- **WHAT TO DO**: Reproduce all of the data exactly.

- **SUPPLIED DATA**:

☆ ☆ ☆ ☆ ☆ ☆ ☆

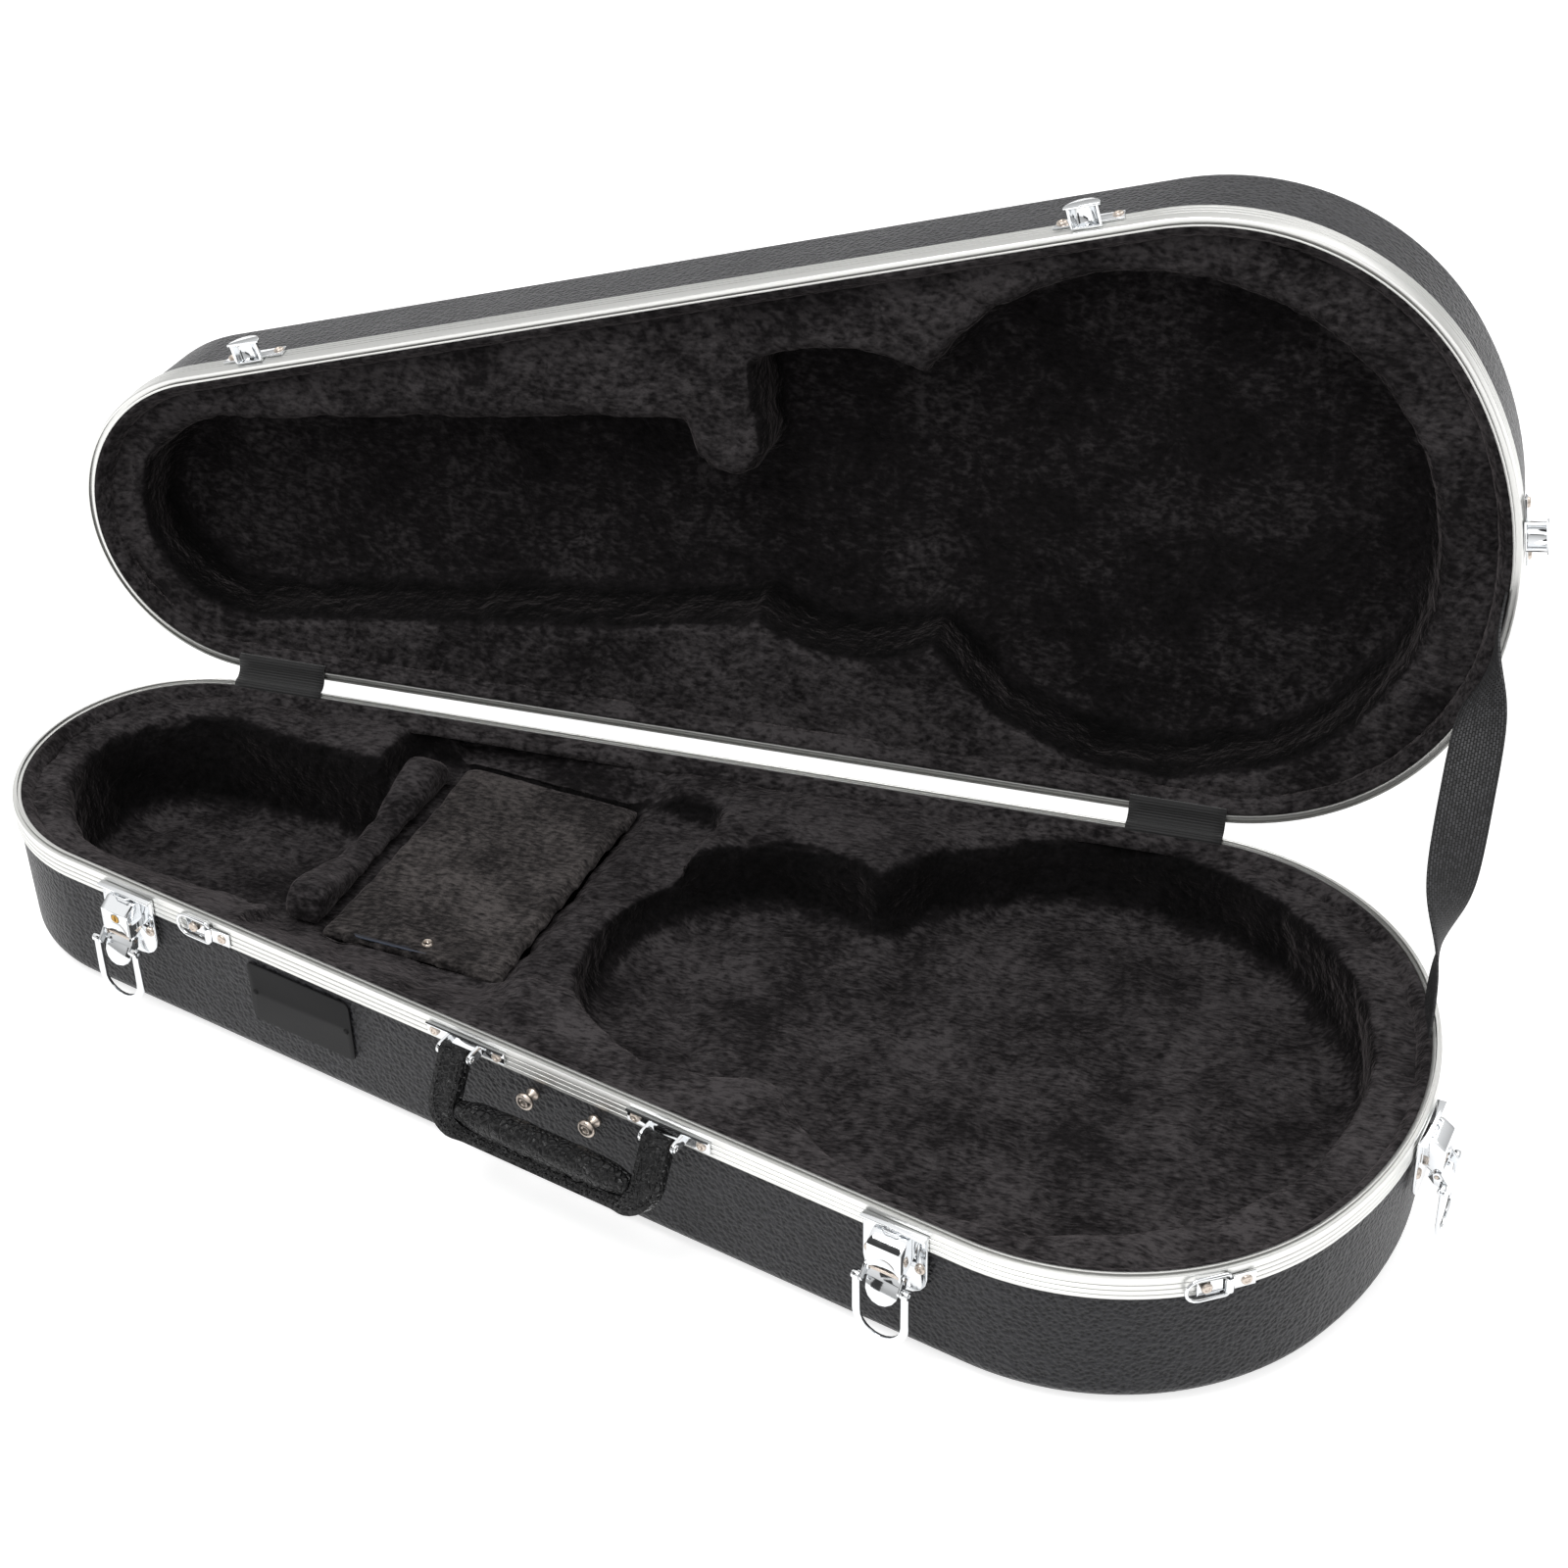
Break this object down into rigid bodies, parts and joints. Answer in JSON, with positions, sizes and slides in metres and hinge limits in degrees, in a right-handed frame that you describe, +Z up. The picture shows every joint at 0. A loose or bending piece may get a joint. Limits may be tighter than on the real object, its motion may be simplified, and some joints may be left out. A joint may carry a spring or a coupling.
{
  "type": "mandolin hard case",
  "caption": "Pear-shaped hard case for a mandolin, lid open on a stay strap, with rim extrusion, draw latches, carrying handle, plush wells and an accessory compartment.",
  "frame": {"origin": "centre of the plan's bounding box on the flat bottom of the base", "axes": "+X along the straight back edge towards the wide end, +Y towards the hinges, +Z up"},
  "size_m": [0.7863, 0.4352, 0.4228],
  "materials": {
    "abs_shell": "pebble-grained moulded ABS",
    "rim_aluminium": "bright anodised extrusion with fine grooves",
    "plush_lining": "deep-pile plush over foam",
    "webbing": "woven black webbing",
    "handle_leatherette": "grained leatherette with stitched edges",
    "tab_leather": "smooth leather tab",
    "lock_brass": "brass key barrel",
    "front_plate": "bare matte plate",
    "pin_steel": "plain steel pins and rivet heads",
    "hardware_chrome": "chrome-plated steel"
  },
  "bodies": {
    "base": {"base_padding": "plush_lining", "base_shell": "abs_shell", "base_valance": "rim_aluminium", "front_plate": "front_plate", "handle_bracket_1": "hardware_chrome", "handle_bracket_2": "hardware_chrome", "handle_pin_1": "pin_steel", "handle_pin_2": "pin_steel", "hinge_base_leaf_1": "hardware_chrome", "hinge_base_leaf_2": "hardware_chrome", "hinge_pin_1": "pin_steel", "hinge_pin_2": "pin_steel", "hinge_tape_1": "webbing", "hinge_tape_2": "webbing", "latch_cover_1": "hardware_chrome", "latch_cover_2": "hardware_chrome", "latch_cover_3": "hardware_chrome", "latch_pin_1": "pin_steel", "latch_pin_2": "pin_steel", "latch_pin_3": "pin_steel", "latch_plate_1": "hardware_chrome", "latch_plate_2": "hardware_chrome", "latch_plate_3": "hardware_chrome", "neck_cradle": "plush_lining", "ring_clip_1": "hardware_chrome", "ring_clip_2": "hardware_chrome", "shell_stud_1": "hardware_chrome", "shell_stud_2": "hardware_chrome", "stay_strap": "webbing"},
    "lid": {"hinge_lid_leaf_1": "hardware_chrome", "hinge_lid_leaf_2": "hardware_chrome", "lid_catch_1": "hardware_chrome", "lid_catch_2": "hardware_chrome", "lid_catch_3": "hardware_chrome", "lid_padding": "plush_lining", "lid_shell": "abs_shell", "lid_valance": "rim_aluminium"},
    "handle": {"handle_loop": "handle_leatherette", "handle_grip": "handle_leatherette"},
    "compartment": {"compartment_lid": "plush_lining", "pull_tab": "tab_leather", "tab_rivet": "pin_steel"},
    "lock": {"lock_barrel": "lock_brass"},
    "lever_1": {"latch_lever_1": "hardware_chrome"},
    "bail_1": {"latch_bail_1": "hardware_chrome"},
    "lever_2": {"latch_lever_2": "hardware_chrome"},
    "bail_2": {"latch_bail_2": "hardware_chrome"},
    "lever_3": {"latch_lever_3": "hardware_chrome"},
    "bail_3": {"latch_bail_3": "hardware_chrome"},
    "ring_1": {"strap_ring_1": "hardware_chrome"},
    "ring_2": {"strap_ring_2": "hardware_chrome"}
  },
  "joints": [
    {"name": "lid_hinge", "type": "hinge", "parent": "base", "child": "lid", "pos_m": [0, 0.17143, 0.085], "axis": [-1, 0, 0], "range_deg": [-93, 0], "deforming": ["hinge_tape_1", "hinge_tape_2", "stay_strap"]},
    {"name": "latch_1_lever", "type": "hinge", "parent": "base", "child": "lever_1", "pos_m": [-0.28267, -0.03114, 0.058], "axis": [0.9593, -0.2825, 0], "range_deg": [-140, 0]},
    {"name": "latch_1_bail", "type": "hinge", "parent": "lever_1", "child": "bail_1", "pos_m": [-0.28381, -0.03499, 0.05354], "axis": [0.9593, -0.2825, 0], "range_deg": [-40, 10]},
    {"name": "latch_2_lever", "type": "hinge", "parent": "base", "child": "lever_2", "pos_m": [0.16002, -0.16153, 0.058], "axis": [0.9593, -0.2825, 0], "range_deg": [-140, 0]},
    {"name": "latch_2_bail", "type": "hinge", "parent": "lever_2", "child": "bail_2", "pos_m": [0.15889, -0.16538, 0.05354], "axis": [0.9593, -0.2825, 0], "range_deg": [-40, 10]},
    {"name": "latch_3_lever", "type": "hinge", "parent": "base", "child": "lever_3", "pos_m": [0.39288, -0.02236, 0.058], "axis": [0.1427, 0.9898, 0], "range_deg": [-140, 0]},
    {"name": "latch_3_bail", "type": "hinge", "parent": "lever_3", "child": "bail_3", "pos_m": [0.39685, -0.02293, 0.05354], "axis": [0.1427, 0.9898, 0], "range_deg": [-40, 10]},
    {"name": "key_turn", "type": "hinge", "parent": "base", "child": "lock", "pos_m": [-0.28324, -0.03306, 0.0695], "axis": [-0.2825, -0.9593, 0], "range_deg": [0, 90]},
    {"name": "handle_swing", "type": "hinge", "parent": "base", "child": "handle", "pos_m": [-0.01576, -0.10923, 0.077], "axis": [-0.9593, 0.2825, 0], "range_deg": [0, 95]},
    {"name": "ring_1_swing", "type": "hinge", "parent": "base", "child": "ring_1", "pos_m": [-0.2271, -0.03891, 0.076], "axis": [0, 0, 1], "range_deg": [0, 150]},
    {"name": "ring_2_swing", "type": "hinge", "parent": "base", "child": "ring_2", "pos_m": [0.31256, -0.14515, 0.076], "axis": [0, 0, 1], "range_deg": [0, 150]},
    {"name": "compartment_hinge", "type": "hinge", "parent": "base", "child": "compartment", "pos_m": [-0.10771, 0.14581, 0.062], "axis": [-0.9898, 0.1427, 0], "range_deg": [0, 88]}
  ]
}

☆ ☆ ☆ ☆ ☆ ☆ ☆

- **ANSWER TO THIS PROBLEM**:
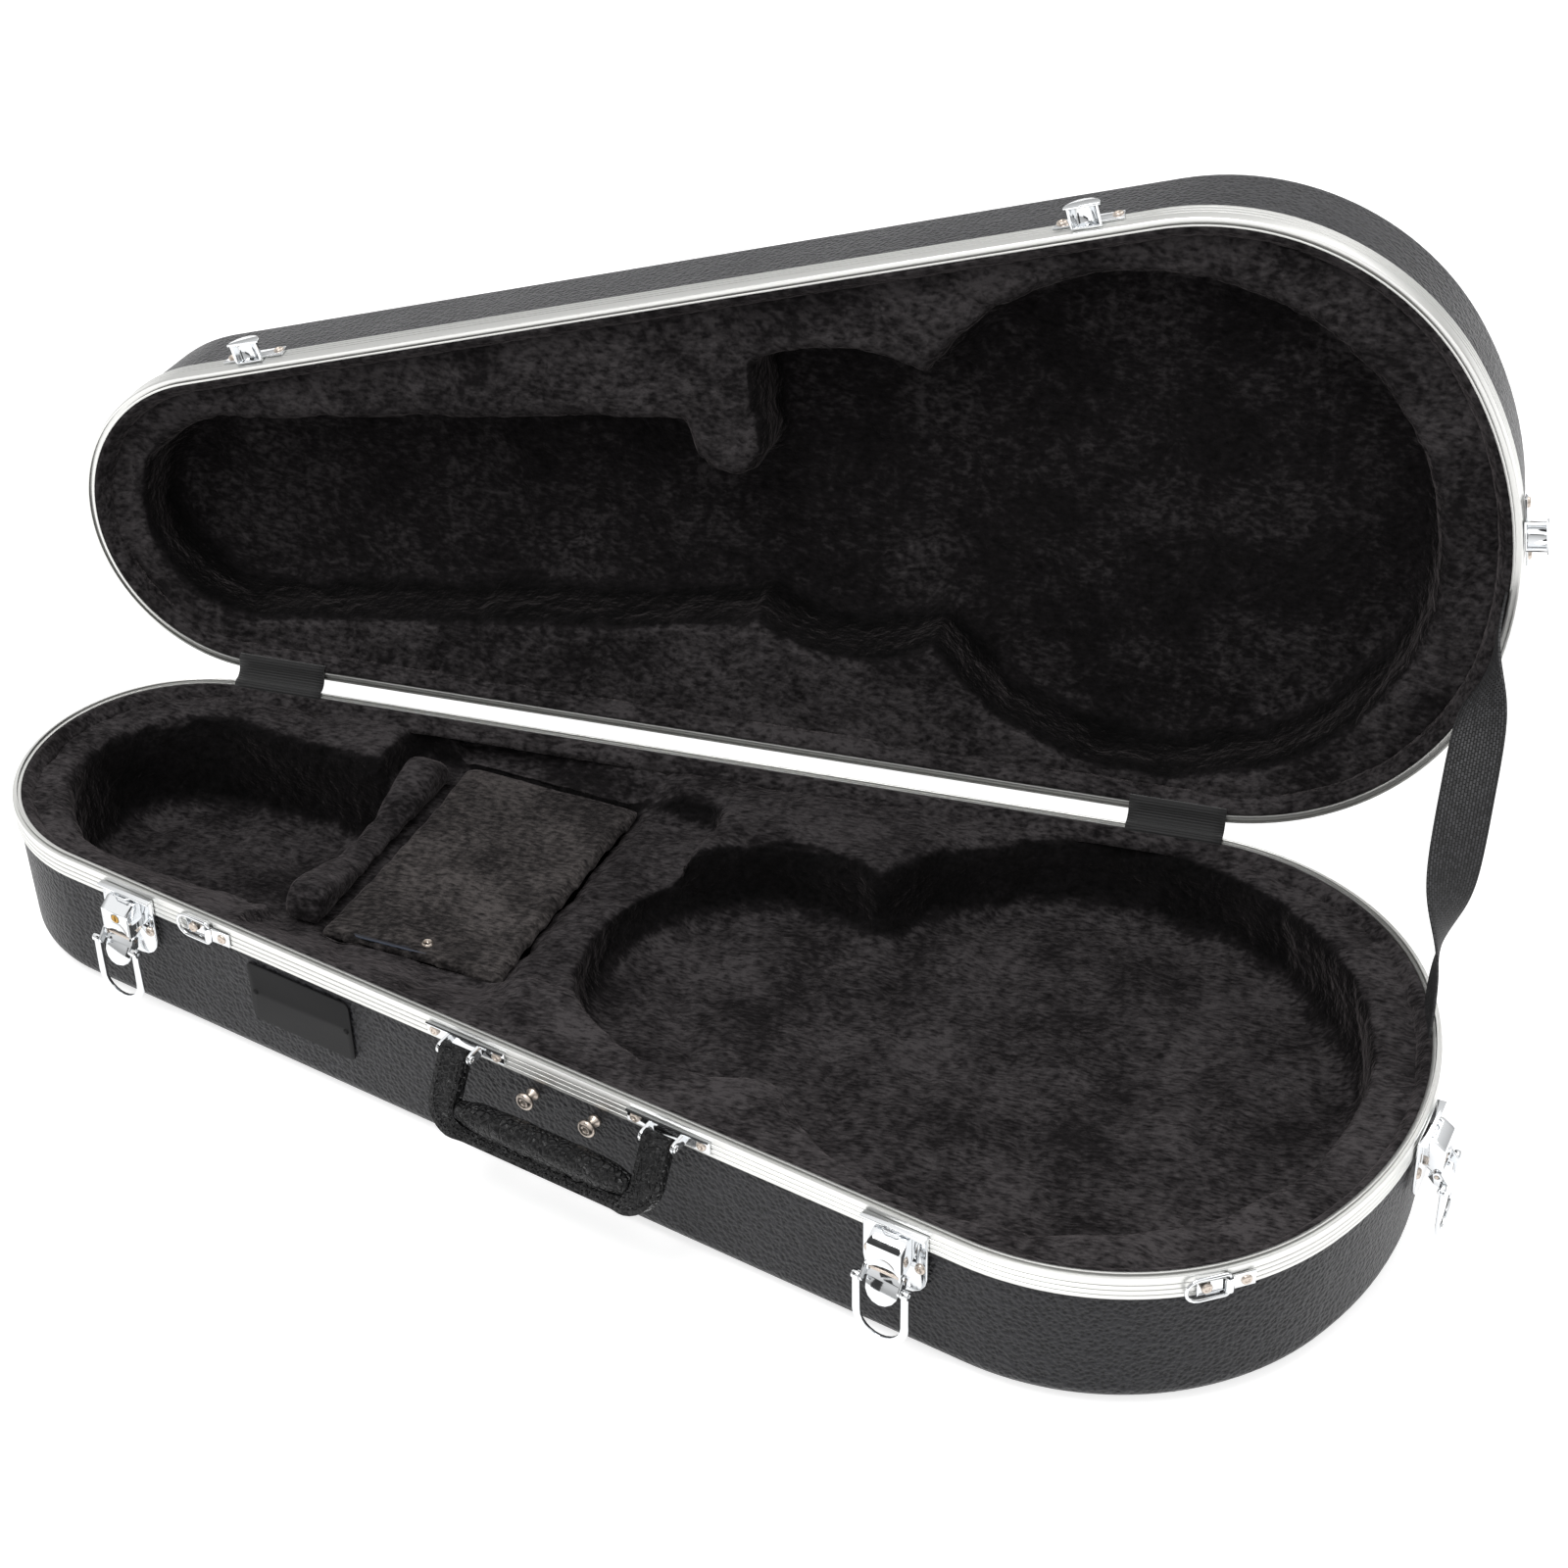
Break this object down into rigid bodies, parts and joints. Answer in JSON, with positions, sizes and slides in metres and hinge limits in degrees, in a right-handed frame that you describe, +Z up. The picture shows every joint at 0. A loose or bending piece may get a joint. Limits may be tighter than on the real object, its motion may be simplified, and some joints may be left out. A joint may carry a spring or a coupling.
{
  "type": "mandolin hard case",
  "caption": "Pear-shaped hard case for a mandolin, lid open on a stay strap, with rim extrusion, draw latches, carrying handle, plush wells and an accessory compartment.",
  "frame": {"origin": "centre of the plan's bounding box on the flat bottom of the base", "axes": "+X along the straight back edge towards the wide end, +Y towards the hinges, +Z up"},
  "size_m": [0.7863, 0.4352, 0.4228],
  "materials": {
    "abs_shell": "pebble-grained moulded ABS",
    "rim_aluminium": "bright anodised extrusion with fine grooves",
    "plush_lining": "deep-pile plush over foam",
    "webbing": "woven black webbing",
    "handle_leatherette": "grained leatherette with stitched edges",
    "tab_leather": "smooth leather tab",
    "lock_brass": "brass key barrel",
    "front_plate": "bare matte plate",
    "pin_steel": "plain steel pins and rivet heads",
    "hardware_chrome": "chrome-plated steel"
  },
  "bodies": {
    "base": {"base_padding": "plush_lining", "base_shell": "abs_shell", "base_valance": "rim_aluminium", "front_plate": "front_plate", "handle_bracket_1": "hardware_chrome", "handle_bracket_2": "hardware_chrome", "handle_pin_1": "pin_steel", "handle_pin_2": "pin_steel", "hinge_base_leaf_1": "hardware_chrome", "hinge_base_leaf_2": "hardware_chrome", "hinge_pin_1": "pin_steel", "hinge_pin_2": "pin_steel", "hinge_tape_1": "webbing", "hinge_tape_2": "webbing", "latch_cover_1": "hardware_chrome", "latch_cover_2": "hardware_chrome", "latch_cover_3": "hardware_chrome", "latch_pin_1": "pin_steel", "latch_pin_2": "pin_steel", "latch_pin_3": "pin_steel", "latch_plate_1": "hardware_chrome", "latch_plate_2": "hardware_chrome", "latch_plate_3": "hardware_chrome", "neck_cradle": "plush_lining", "ring_clip_1": "hardware_chrome", "ring_clip_2": "hardware_chrome", "shell_stud_1": "hardware_chrome", "shell_stud_2": "hardware_chrome", "stay_strap": "webbing"},
    "lid": {"hinge_lid_leaf_1": "hardware_chrome", "hinge_lid_leaf_2": "hardware_chrome", "lid_catch_1": "hardware_chrome", "lid_catch_2": "hardware_chrome", "lid_catch_3": "hardware_chrome", "lid_padding": "plush_lining", "lid_shell": "abs_shell", "lid_valance": "rim_aluminium"},
    "handle": {"handle_loop": "handle_leatherette", "handle_grip": "handle_leatherette"},
    "compartment": {"compartment_lid": "plush_lining", "pull_tab": "tab_leather", "tab_rivet": "pin_steel"},
    "lock": {"lock_barrel": "lock_brass"},
    "lever_1": {"latch_lever_1": "hardware_chrome"},
    "bail_1": {"latch_bail_1": "hardware_chrome"},
    "lever_2": {"latch_lever_2": "hardware_chrome"},
    "bail_2": {"latch_bail_2": "hardware_chrome"},
    "lever_3": {"latch_lever_3": "hardware_chrome"},
    "bail_3": {"latch_bail_3": "hardware_chrome"},
    "ring_1": {"strap_ring_1": "hardware_chrome"},
    "ring_2": {"strap_ring_2": "hardware_chrome"}
  },
  "joints": [
    {"name": "lid_hinge", "type": "hinge", "parent": "base", "child": "lid", "pos_m": [0, 0.17143, 0.085], "axis": [-1, 0, 0], "range_deg": [-93, 0], "deforming": ["hinge_tape_1", "hinge_tape_2", "stay_strap"]},
    {"name": "latch_1_lever", "type": "hinge", "parent": "base", "child": "lever_1", "pos_m": [-0.28267, -0.03114, 0.058], "axis": [0.9593, -0.2825, 0], "range_deg": [-140, 0]},
    {"name": "latch_1_bail", "type": "hinge", "parent": "lever_1", "child": "bail_1", "pos_m": [-0.28381, -0.03499, 0.05354], "axis": [0.9593, -0.2825, 0], "range_deg": [-40, 10]},
    {"name": "latch_2_lever", "type": "hinge", "parent": "base", "child": "lever_2", "pos_m": [0.16002, -0.16153, 0.058], "axis": [0.9593, -0.2825, 0], "range_deg": [-140, 0]},
    {"name": "latch_2_bail", "type": "hinge", "parent": "lever_2", "child": "bail_2", "pos_m": [0.15889, -0.16538, 0.05354], "axis": [0.9593, -0.2825, 0], "range_deg": [-40, 10]},
    {"name": "latch_3_lever", "type": "hinge", "parent": "base", "child": "lever_3", "pos_m": [0.39288, -0.02236, 0.058], "axis": [0.1427, 0.9898, 0], "range_deg": [-140, 0]},
    {"name": "latch_3_bail", "type": "hinge", "parent": "lever_3", "child": "bail_3", "pos_m": [0.39685, -0.02293, 0.05354], "axis": [0.1427, 0.9898, 0], "range_deg": [-40, 10]},
    {"name": "key_turn", "type": "hinge", "parent": "base", "child": "lock", "pos_m": [-0.28324, -0.03306, 0.0695], "axis": [-0.2825, -0.9593, 0], "range_deg": [0, 90]},
    {"name": "handle_swing", "type": "hinge", "parent": "base", "child": "handle", "pos_m": [-0.01576, -0.10923, 0.077], "axis": [-0.9593, 0.2825, 0], "range_deg": [0, 95]},
    {"name": "ring_1_swing", "type": "hinge", "parent": "base", "child": "ring_1", "pos_m": [-0.2271, -0.03891, 0.076], "axis": [0, 0, 1], "range_deg": [0, 150]},
    {"name": "ring_2_swing", "type": "hinge", "parent": "base", "child": "ring_2", "pos_m": [0.31256, -0.14515, 0.076], "axis": [0, 0, 1], "range_deg": [0, 150]},
    {"name": "compartment_hinge", "type": "hinge", "parent": "base", "child": "compartment", "pos_m": [-0.10771, 0.14581, 0.062], "axis": [-0.9898, 0.1427, 0], "range_deg": [0, 88]}
  ]
}